PostgreSQL Administration Course, Morrisville, NC, March 2007

April 4, 2007 | by Lorill

In mid-March I attended a PostgreSQL Administration Course put on by the Open Technology Group http://www.otg-nc.com in Morrisville NC. Our instructor Chander Ganesan took us through the full gamut of PostgreSQL administration and configuration, from manual installation to performance tuning to third-party replication tools. Our course covered items such as secure access, user management, schemas, tablespaces, backup and recovery, triggers, and query plan analysis.

Chander Ganesan
Our Instructor Chander Ganesan

If I wasn’t already convinced of the necessity to migrate from PostgreSQL 7.4 to 8.x, this course certainly drove that point home. Many of the performance tuning configuration variables we delved into are not even available in 7.4. One fellow classmate noted a 25% increase in database performance after migrating to 8.x in their workplace.
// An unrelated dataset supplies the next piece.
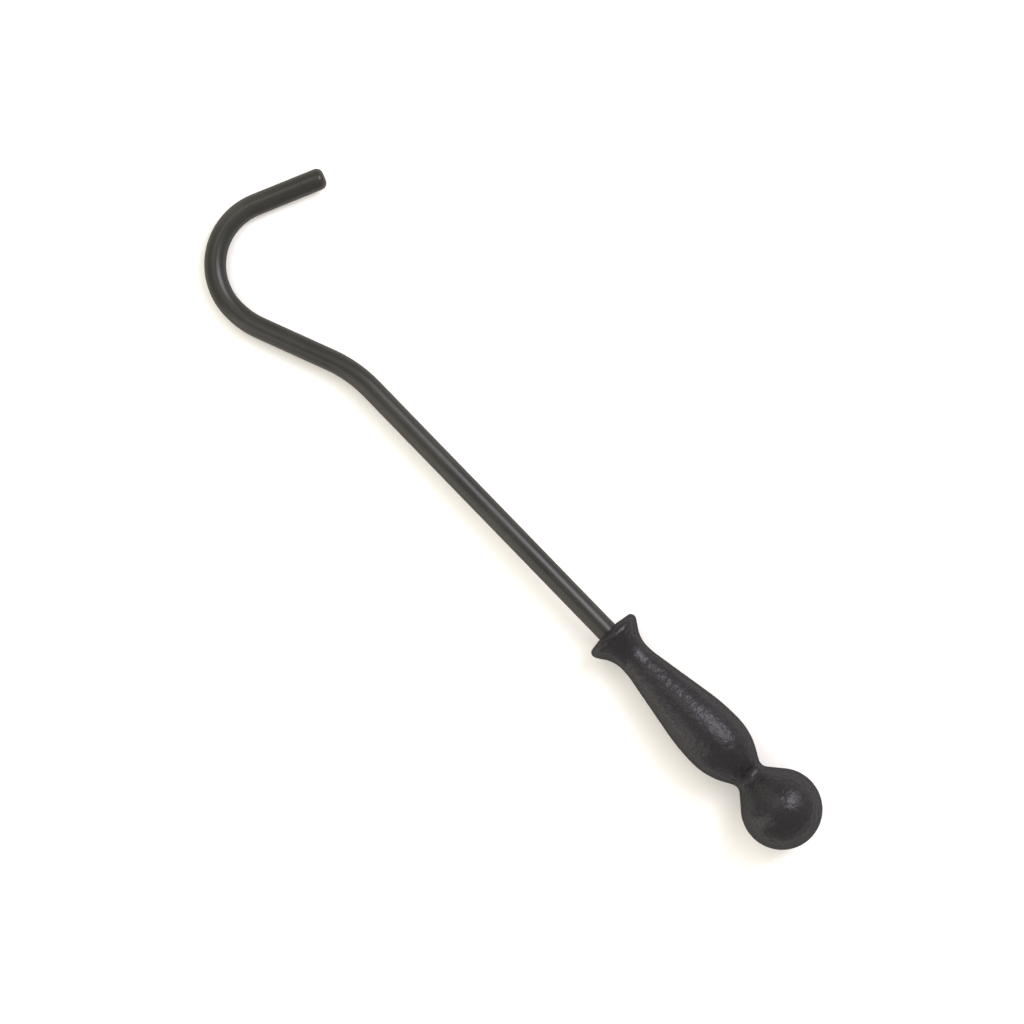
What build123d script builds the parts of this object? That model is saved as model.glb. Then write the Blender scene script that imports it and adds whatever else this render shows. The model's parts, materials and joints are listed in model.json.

I will cover Postgres Configuration & Performance Tuning more in-depth in a future blog.

Performance aside, 8.x offers a lot of other improvements from 7.4. One thing I especially like is the ability to write functions with dollar-quoting instead of single-quoting which is the only option in 7.4. I’ve needed to write a lot of complicated PL/pgSQL functions, so this makes things a lot less of a pain.

In the course I learned lots of tricks and tips that I wish I knew long ago, such as the psql meta-commands \timing (logs all statement duration times to the client), \x (toggles expanded display), and \e (opens a vi editor for your query). I also learned that views can be mutable by placing rules on them that mutate the underlying tables. This is especially useful for restricting write access of specific table columns, or customizing write access to specific users.

The course also covered backups and replication. I found the point in time recovery section very useful. We also did an exercise of installing and configuring Slony for replication, which our company is now considering as an option. I will cover these topics more in-depth in a future blog.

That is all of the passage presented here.